### INPUT FOR THIS TASK
-------------------------

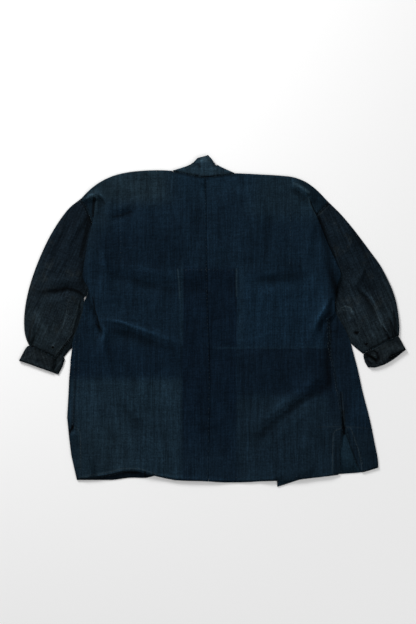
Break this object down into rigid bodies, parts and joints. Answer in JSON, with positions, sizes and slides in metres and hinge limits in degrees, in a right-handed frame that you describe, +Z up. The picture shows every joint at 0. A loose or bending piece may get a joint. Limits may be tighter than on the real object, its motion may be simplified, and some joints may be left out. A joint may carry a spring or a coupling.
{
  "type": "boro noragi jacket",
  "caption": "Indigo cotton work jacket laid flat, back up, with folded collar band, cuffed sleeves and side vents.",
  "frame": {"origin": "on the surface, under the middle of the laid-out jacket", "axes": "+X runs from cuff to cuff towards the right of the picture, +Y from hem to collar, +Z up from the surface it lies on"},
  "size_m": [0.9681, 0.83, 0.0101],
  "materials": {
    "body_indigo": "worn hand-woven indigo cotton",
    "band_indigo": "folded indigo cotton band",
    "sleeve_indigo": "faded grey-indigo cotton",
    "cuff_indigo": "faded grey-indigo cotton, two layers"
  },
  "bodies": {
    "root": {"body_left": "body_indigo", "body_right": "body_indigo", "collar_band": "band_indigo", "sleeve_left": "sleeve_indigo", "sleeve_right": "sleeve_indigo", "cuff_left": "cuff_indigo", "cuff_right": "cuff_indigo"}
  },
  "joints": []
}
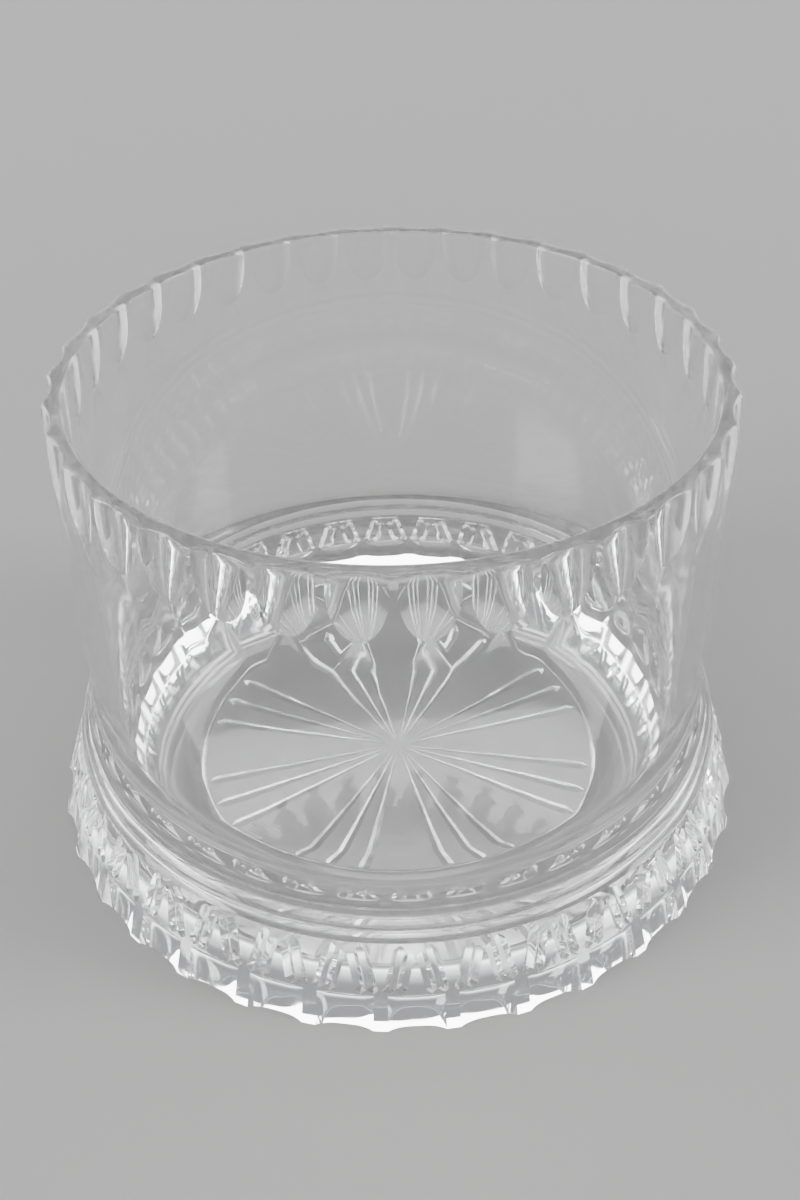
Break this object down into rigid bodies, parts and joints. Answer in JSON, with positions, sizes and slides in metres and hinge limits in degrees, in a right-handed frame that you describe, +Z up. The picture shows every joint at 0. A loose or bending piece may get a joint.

-------------------------

### AIM OF THE EXERCISE
Extract the entries above verbatim.

### RESULT FOR THIS EXERCISE
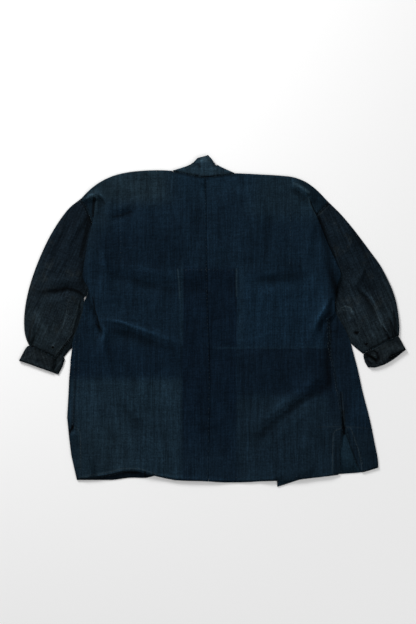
Break this object down into rigid bodies, parts and joints. Answer in JSON, with positions, sizes and slides in metres and hinge limits in degrees, in a right-handed frame that you describe, +Z up. The picture shows every joint at 0. A loose or bending piece may get a joint. Limits may be tighter than on the real object, its motion may be simplified, and some joints may be left out. A joint may carry a spring or a coupling.
{
  "type": "boro noragi jacket",
  "caption": "Indigo cotton work jacket laid flat, back up, with folded collar band, cuffed sleeves and side vents.",
  "frame": {"origin": "on the surface, under the middle of the laid-out jacket", "axes": "+X runs from cuff to cuff towards the right of the picture, +Y from hem to collar, +Z up from the surface it lies on"},
  "size_m": [0.9681, 0.83, 0.0101],
  "materials": {
    "body_indigo": "worn hand-woven indigo cotton",
    "band_indigo": "folded indigo cotton band",
    "sleeve_indigo": "faded grey-indigo cotton",
    "cuff_indigo": "faded grey-indigo cotton, two layers"
  },
  "bodies": {
    "root": {"body_left": "body_indigo", "body_right": "body_indigo", "collar_band": "band_indigo", "sleeve_left": "sleeve_indigo", "sleeve_right": "sleeve_indigo", "cuff_left": "cuff_indigo", "cuff_right": "cuff_indigo"}
  },
  "joints": []
}
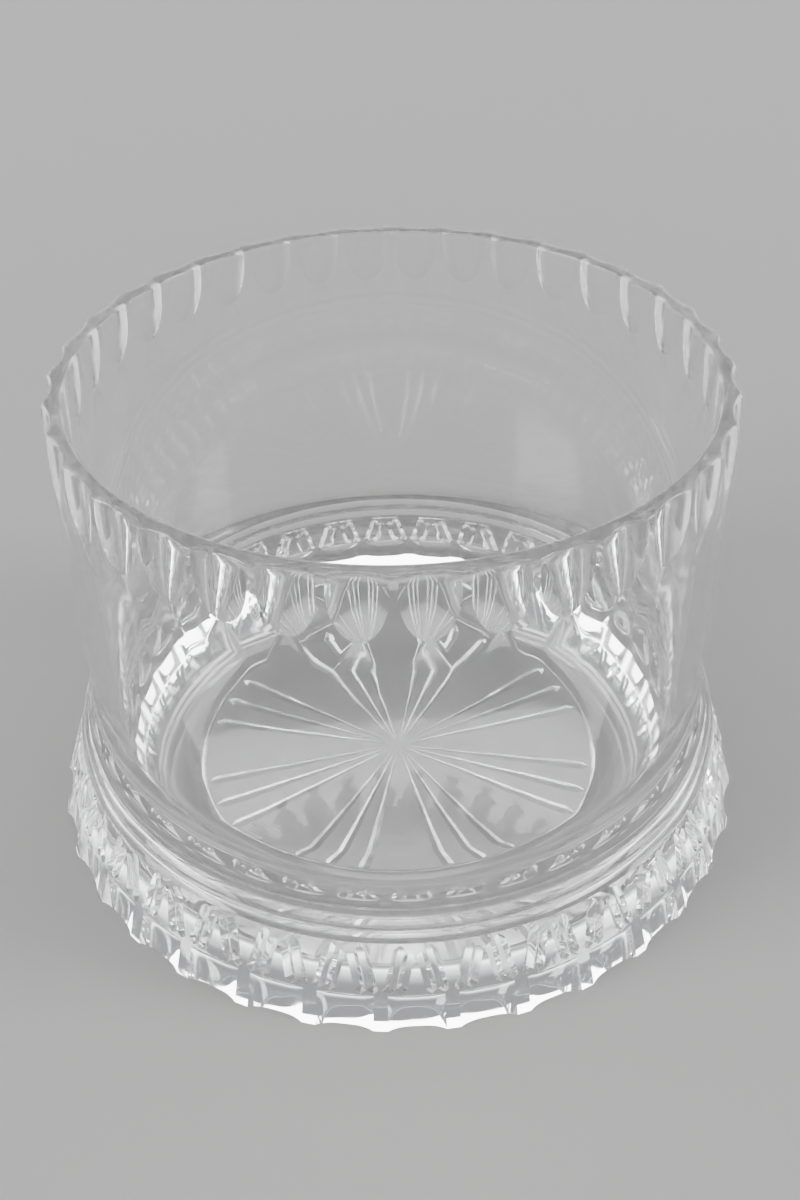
Break this object down into rigid bodies, parts and joints. Answer in JSON, with positions, sizes and slides in metres and hinge limits in degrees, in a right-handed frame that you describe, +Z up. The picture shows every joint at 0. A loose or bending piece may get a joint.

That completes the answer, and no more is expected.